James Felton said the same – he just put it a slightly different way:
As for democracy itself, no-one voted for the complete farce the Brexit negotiations have turned out to be. Politicians like Liam Fox, Boris Johnson and Jacob Rees-Mogg assured everyone that trade deals would be easy to sign up, that the EU would capitulate and that all would be rosy in a post-Brexit world. All of that turned out to be false. No-one was informed that the entire population might have to brace themselves for an environment akin to post-war rationing and that Britain’s economy would be hit harder than the decade-long ‘great recession’ just endured. Mogg has even stated recently that it would take 50 years to see how leaving the EU turned out. He’s probably right – it’s just that he didn’t say that a couple of years back.

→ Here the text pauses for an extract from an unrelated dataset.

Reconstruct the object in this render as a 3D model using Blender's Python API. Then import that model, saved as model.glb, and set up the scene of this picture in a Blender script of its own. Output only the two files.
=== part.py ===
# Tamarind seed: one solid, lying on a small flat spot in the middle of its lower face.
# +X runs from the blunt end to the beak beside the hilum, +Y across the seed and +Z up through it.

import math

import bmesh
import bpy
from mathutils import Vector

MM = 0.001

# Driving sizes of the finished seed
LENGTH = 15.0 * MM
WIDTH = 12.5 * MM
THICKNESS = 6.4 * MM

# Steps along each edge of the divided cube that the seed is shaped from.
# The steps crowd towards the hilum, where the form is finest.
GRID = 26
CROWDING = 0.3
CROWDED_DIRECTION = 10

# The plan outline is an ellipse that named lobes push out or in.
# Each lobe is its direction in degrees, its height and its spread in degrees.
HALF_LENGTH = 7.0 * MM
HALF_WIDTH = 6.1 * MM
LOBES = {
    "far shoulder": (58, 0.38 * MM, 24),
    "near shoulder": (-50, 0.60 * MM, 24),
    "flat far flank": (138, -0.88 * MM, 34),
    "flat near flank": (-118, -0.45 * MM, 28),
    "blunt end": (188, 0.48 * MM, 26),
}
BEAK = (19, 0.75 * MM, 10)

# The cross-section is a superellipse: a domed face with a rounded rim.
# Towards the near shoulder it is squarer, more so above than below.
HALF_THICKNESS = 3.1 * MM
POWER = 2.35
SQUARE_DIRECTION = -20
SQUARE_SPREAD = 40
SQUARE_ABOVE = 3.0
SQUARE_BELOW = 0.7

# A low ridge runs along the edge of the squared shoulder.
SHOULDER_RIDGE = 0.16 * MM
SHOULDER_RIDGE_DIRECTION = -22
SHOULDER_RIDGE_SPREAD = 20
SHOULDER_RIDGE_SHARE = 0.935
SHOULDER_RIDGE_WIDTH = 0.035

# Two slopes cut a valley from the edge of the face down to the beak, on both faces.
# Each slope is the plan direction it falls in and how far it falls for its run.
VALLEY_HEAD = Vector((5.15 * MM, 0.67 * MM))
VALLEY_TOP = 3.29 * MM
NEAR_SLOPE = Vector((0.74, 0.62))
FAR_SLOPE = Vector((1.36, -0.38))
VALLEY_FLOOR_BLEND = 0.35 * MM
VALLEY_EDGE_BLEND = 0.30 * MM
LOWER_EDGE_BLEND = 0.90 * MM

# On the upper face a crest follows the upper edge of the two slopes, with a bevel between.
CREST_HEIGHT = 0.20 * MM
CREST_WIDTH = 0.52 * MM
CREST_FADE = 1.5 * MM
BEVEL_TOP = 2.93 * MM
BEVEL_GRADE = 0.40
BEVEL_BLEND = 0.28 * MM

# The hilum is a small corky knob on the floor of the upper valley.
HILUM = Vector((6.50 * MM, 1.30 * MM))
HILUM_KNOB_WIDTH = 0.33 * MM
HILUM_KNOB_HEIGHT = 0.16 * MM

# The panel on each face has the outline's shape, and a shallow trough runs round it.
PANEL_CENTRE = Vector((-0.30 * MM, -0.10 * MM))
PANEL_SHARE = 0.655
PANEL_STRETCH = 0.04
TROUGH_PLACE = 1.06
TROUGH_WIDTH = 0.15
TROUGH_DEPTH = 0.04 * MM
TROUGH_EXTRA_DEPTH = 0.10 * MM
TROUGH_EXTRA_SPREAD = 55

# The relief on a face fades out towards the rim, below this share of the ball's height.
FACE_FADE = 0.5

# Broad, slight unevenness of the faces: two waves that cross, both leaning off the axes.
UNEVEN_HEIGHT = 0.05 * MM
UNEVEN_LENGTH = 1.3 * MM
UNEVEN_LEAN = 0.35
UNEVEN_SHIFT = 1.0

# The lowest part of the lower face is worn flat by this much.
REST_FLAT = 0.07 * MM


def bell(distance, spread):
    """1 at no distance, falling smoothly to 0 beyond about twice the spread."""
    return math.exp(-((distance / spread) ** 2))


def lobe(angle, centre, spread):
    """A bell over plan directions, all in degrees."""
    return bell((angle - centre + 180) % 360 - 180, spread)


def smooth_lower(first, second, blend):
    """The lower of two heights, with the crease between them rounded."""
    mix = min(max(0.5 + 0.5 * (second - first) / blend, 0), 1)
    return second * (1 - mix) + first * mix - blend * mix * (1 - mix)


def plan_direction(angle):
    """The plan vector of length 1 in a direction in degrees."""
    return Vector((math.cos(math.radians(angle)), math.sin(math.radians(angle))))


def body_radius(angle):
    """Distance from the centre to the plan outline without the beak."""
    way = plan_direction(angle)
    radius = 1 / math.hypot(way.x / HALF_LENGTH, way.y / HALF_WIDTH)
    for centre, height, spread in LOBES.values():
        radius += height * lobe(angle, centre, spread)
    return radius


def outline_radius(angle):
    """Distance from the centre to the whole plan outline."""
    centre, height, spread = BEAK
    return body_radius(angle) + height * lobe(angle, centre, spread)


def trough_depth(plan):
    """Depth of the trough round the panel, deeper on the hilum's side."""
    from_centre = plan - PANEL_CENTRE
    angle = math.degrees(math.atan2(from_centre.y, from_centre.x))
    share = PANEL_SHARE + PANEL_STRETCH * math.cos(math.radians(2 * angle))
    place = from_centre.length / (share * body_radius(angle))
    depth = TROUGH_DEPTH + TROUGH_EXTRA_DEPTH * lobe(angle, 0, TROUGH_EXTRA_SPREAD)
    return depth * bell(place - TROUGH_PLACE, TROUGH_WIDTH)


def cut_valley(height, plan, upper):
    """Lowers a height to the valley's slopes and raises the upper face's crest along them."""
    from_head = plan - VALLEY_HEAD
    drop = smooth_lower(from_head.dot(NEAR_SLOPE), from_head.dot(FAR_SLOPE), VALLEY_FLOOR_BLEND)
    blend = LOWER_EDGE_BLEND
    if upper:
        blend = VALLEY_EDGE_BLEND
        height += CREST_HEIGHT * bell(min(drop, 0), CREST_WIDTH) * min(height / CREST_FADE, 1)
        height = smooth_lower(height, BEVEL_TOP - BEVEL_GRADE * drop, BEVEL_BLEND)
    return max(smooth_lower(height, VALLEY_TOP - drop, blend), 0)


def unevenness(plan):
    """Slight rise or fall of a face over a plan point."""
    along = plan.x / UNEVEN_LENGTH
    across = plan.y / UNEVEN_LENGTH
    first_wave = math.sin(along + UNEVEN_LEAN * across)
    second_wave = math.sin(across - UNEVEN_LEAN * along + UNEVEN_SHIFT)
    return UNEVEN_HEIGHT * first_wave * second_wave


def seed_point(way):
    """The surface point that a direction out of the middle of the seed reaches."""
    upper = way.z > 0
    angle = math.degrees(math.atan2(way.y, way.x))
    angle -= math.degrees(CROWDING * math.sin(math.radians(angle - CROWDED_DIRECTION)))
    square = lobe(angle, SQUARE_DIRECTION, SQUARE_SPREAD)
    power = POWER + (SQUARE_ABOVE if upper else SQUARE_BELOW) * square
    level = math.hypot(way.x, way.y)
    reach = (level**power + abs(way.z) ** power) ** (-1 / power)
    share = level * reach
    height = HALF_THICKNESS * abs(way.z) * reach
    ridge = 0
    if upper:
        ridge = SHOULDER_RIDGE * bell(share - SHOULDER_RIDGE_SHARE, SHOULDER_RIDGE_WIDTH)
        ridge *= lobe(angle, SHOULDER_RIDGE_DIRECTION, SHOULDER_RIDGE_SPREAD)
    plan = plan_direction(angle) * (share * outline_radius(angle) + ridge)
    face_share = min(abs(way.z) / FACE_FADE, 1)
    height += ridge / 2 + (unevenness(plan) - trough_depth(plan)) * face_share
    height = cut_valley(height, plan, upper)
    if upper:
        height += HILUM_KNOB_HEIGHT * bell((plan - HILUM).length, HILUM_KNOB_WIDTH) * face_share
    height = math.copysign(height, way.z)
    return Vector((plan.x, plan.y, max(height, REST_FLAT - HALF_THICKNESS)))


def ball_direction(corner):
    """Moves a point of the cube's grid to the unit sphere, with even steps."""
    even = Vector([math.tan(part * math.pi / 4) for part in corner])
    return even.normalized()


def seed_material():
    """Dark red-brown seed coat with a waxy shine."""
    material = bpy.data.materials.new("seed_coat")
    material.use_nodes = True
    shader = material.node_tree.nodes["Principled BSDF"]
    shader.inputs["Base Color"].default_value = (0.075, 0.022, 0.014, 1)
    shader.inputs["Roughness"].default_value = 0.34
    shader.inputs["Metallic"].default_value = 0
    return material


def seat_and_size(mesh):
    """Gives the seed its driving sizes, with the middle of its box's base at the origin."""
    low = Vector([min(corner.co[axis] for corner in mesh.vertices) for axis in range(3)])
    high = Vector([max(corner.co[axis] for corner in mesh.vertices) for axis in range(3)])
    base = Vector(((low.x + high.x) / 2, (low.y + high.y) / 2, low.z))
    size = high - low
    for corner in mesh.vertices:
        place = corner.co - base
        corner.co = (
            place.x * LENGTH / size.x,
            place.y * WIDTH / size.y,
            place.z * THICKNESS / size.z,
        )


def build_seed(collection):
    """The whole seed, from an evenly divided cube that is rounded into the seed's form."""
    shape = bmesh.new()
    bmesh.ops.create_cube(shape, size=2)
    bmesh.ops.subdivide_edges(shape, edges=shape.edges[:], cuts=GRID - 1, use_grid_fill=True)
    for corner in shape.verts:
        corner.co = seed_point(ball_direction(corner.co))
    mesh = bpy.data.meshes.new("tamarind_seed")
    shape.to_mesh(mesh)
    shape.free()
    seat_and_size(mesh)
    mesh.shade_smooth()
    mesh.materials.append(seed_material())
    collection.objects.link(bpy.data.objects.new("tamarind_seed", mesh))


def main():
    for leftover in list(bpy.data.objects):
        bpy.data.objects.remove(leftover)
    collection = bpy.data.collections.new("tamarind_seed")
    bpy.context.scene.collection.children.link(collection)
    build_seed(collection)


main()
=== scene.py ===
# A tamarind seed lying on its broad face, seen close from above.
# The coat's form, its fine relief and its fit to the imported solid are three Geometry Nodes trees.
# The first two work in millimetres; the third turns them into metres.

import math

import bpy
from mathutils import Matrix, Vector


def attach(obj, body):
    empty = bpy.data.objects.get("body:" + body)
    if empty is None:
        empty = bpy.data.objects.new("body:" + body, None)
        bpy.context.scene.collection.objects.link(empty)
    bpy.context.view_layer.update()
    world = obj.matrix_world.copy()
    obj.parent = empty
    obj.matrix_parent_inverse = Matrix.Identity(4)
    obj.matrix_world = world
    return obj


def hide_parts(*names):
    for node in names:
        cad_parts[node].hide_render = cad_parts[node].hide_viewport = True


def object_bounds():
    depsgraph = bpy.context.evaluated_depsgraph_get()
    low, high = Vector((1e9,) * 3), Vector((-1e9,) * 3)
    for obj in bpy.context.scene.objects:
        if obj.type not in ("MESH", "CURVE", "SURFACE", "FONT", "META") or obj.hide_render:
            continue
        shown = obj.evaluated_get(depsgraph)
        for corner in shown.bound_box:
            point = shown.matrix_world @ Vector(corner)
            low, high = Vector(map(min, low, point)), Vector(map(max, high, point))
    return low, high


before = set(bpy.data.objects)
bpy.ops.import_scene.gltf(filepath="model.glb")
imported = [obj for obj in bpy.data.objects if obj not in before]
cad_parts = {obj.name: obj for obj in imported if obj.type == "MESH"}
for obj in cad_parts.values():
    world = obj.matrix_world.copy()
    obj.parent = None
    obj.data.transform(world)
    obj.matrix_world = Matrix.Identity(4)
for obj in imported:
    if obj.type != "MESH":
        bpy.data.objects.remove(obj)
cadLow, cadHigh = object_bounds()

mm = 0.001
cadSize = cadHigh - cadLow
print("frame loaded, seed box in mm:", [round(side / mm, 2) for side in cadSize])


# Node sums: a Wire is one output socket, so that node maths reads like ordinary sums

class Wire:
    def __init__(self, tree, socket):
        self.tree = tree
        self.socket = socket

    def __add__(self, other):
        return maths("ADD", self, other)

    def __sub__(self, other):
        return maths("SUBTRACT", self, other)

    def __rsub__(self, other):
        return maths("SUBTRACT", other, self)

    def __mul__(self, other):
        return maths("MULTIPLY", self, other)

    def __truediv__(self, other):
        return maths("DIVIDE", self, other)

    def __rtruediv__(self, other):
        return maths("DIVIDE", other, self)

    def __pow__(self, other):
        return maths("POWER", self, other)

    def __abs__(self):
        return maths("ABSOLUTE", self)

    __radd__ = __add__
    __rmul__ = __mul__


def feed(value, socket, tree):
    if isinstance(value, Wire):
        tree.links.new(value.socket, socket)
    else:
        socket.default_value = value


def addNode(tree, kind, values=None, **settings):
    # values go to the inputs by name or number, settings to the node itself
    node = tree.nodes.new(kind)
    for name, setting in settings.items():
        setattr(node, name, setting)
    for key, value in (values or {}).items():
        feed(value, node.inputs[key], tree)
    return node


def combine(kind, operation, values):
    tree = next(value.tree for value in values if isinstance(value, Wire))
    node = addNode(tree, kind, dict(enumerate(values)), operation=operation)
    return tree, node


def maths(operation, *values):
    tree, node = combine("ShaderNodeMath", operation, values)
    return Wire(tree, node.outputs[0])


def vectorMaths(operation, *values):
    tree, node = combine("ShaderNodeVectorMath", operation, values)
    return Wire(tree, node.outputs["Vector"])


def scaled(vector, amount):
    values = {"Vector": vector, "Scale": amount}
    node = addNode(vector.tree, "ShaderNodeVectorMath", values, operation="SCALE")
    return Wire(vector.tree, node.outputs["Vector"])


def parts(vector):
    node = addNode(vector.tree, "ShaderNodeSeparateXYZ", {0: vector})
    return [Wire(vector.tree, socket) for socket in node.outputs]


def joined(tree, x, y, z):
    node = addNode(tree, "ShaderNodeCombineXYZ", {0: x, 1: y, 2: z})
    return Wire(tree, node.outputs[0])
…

No-one told the electorate that hundreds of millions in so-called ‘dark money’ was being spent on military ‘hearts and minds’ strategies to ‘nudge’ people into voting in a particular way or that others were being encouraged not to vote at all. No-one knew that Facebook, Cambridge Analytica, Aggregate IQ and other tech companies had abused the private data of millions. In one campaign, 1.4 billion ads were illegally targeted at just 700,000 swing voters. No-one knew that dozens of Think Tanks funded by American corporations publishing thousands of pro-Brexit articles littering the mainstream media and internet pages were in fact little more than sophisticated propaganda factories spewing out lies. No-one told the electorate that the opinion pollsters were deceiving everyone for financial gain by assuring the public that leaving the EU was simply not going to happen.
If anything, how is this EU referendum, one driven by foreign corporations and billionaires, one that used highly deceptive strategies and illegal tactics, one that broke electoral laws and spending limits, not somehow a ‘gross betrayal of our democracy.’

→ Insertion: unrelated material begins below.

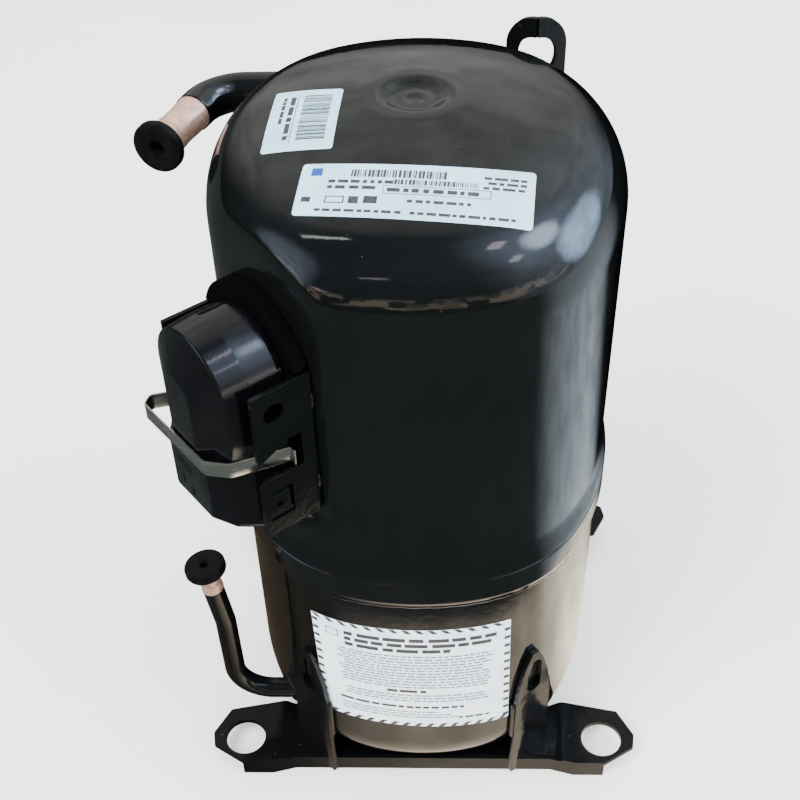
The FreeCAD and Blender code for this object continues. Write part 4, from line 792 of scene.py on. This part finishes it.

And as for gross betrayals of democracy, one should not forget what drives Theresa May when it comes to democratic principles. The British people were not informed about the gross invasions of their privacy, the illegality of the actions of the security services and mass culling of civil liberty – until a whistleblower called Edward Snowden turned up in 2013.
We should not forget that gross betrayals of our democracy include the crushing of the peoples right to protest and many other recent pieces of legislation with fancy names like the Transparency of Lobbying Act – that had nothing to do with transparency. Theresa May personally managed the passing of unprecedented powers to the state, its agencies and the police – these are ‘gross betrayals of democracy’ and demonstrates little more than a political neurosis driven by a fear of the citizenry.
The nation does not need lecturing by politicians on gross betrayals of democracy. The Sunday Times wrote an article recently about why parliament is in dire need of reform. Its first paragraph started with the words – “Opinion polls suggest that most British people view their political class as lying, self-seeking, money–grubbing, libidinous time-servers. Some of us would not mind if the above was true, if only we could be governed a trifle more efficiently.”
As I’ve said many times before – if 80 per cent of people do not trust politicians – why would they buy into their vision of the future.
The future for Britain is being decided, as The Times says, by people who are lying, self-seeking, unscrupulous money-grubbers. Theresa May’s latest pre-written speech does nothing to assure us that democracy is being protected by this government.